Welche Ziele verfolgst Du auf Instagram und Facebook?
In erster Linie ist das Ziel, die Menschen mitzunehmen, die weiter weg sind von der Landwirtschaft, sprich Verbraucher. Was sich, zugegebenermaßen, schwierig gestaltet. Bei einer Umfrage unter meinen Followern kam heraus, dass 65 - 70 % mit der Landwirtschaft etwas zu tun haben. Also das Ziel Menschen zu erreichen, die nicht aus der Landwirtschaft kommen, gestaltet sich schwierig. Dieses Ziel möchte ich gerne ausbauen. Ich versuche, alles immer möglichst einfach zu erklären. Meinen Berufskollegen muss ich nicht erklären, wie man sät oder warum man sät oder warum man Pflanzenschutz betreibt. Das möchte ich den Leuten erzählen, die sich im besten Fall dafür interessieren und nicht aus der Landwirtschaft kommen.
Warum ist Dir Landwirtschaft wichtig?
In erster Linie, weil es mir in die Wiege gelegt ist. Ich bin als Tochter eines sehr leidenschaftlichen Landwirts geboren. Zu Hause hat sich immer alles um dasThema gedreht.
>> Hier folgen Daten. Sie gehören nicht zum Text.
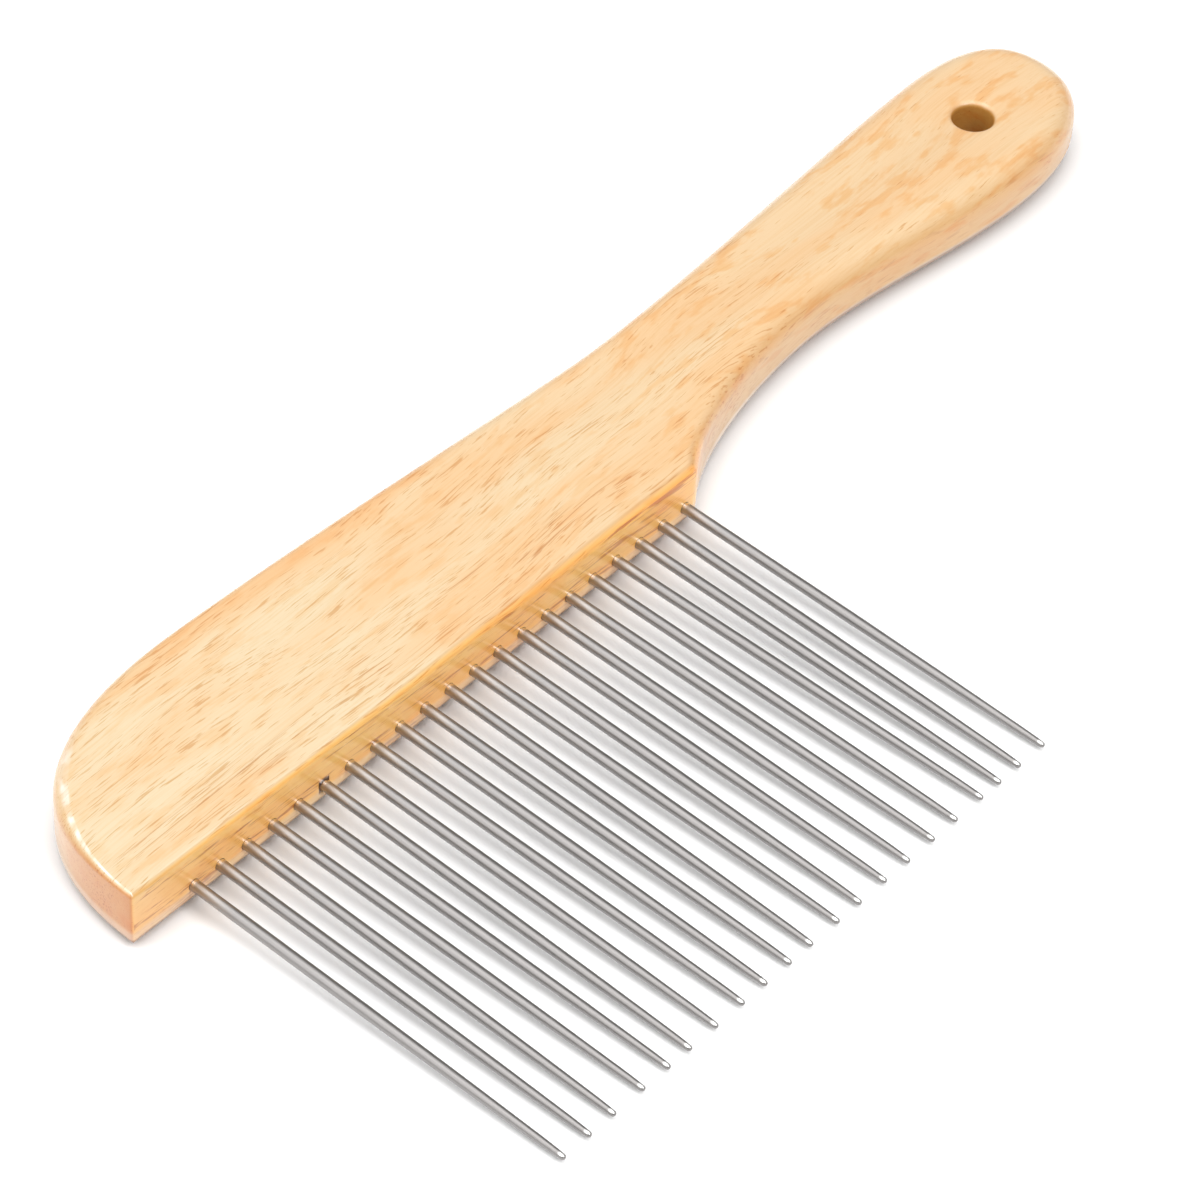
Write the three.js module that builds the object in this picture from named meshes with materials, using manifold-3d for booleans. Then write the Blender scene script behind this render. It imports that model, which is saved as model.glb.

Und auch, weil ich finde, dass es ein super wichtiger Beruf ist, der meiner Meinung nach in der Wichtigkeit an Stellenwert verloren hat. Vielen ist nicht bewusst, wie gut wir es haben, dass jeden Tag etwas zu Essen auf dem Tisch steht und im besten Fall noch etwas Regionales. Es ist einfach Leidenschaft und Herzensangelegenheit.
Was war Dein wichtigster Post?
Einer, der mir aus dem letzten Jahr spontan einfällt, ist ein Post über die Kartoffelernte. Nachdem ich eine Woche lang täglich in den Stories über die Kartoffelernte berichtet habe, habe ich am Sonntag einen zusammenfassenden Post über die Kartoffelernte veröffentlicht. Daraufhin schrieb mir ein Mädel aus Berlin, die nichts mit Landwirtschaft zu tun hat, dass sie die Berichte toll fand und dass sie dadurch nun gesehen habe, wie viel Arbeit dahintersteckt, und dass sie die Kartoffel als Produkt nun viel mehr wertschätzen wird.
Darüber habe ich mich sehr gefreut, denn das zeigt mir dann, dass diese digitale Arbeit auch Früchte trägt. Ich bin insgesamt froh über sehr viel positive Reaktionen, die ich immer wieder bekomme.
Hast Du einen Tipp für Landwirte, die etwas für das Image der Landwirtschaft tun wollen?
Generell sollten die Landwirte gegenüber dem Verbraucher offen sein. Die Generation, die Social Media betreibt, ist dort schon auf einem sehr guten Weg und geht auf die Leute zu. Dabei wird es immer Menschen geben, die man nicht bekehren kann.
Das Image der Landwirtschaft zu stärken, ist im Sinne von Instagram für mich am einfachsten. Aber jeder kann z. B. auch Feldrandschilder aufstellen. Dieses Jahr habe ich Schilder aufgestellt, mit „Hier steht Gerste/Weizen/Raps etc., wie sieht es aus, was wird damit gemacht“ usw.
Ich bin jetzt z. B. mit einer Grundschullehrerin in Kontakt, um den Schulkindern die Kartoffeln am Kartoffelfeld oder in der Schule mit Fotos zu zeigen und wie wir diese produzieren. Ich finde es wichtig, die Leute wieder mehr mitzunehmen, damit sie verstehen, was passiert und warum wir manche Sachen tun.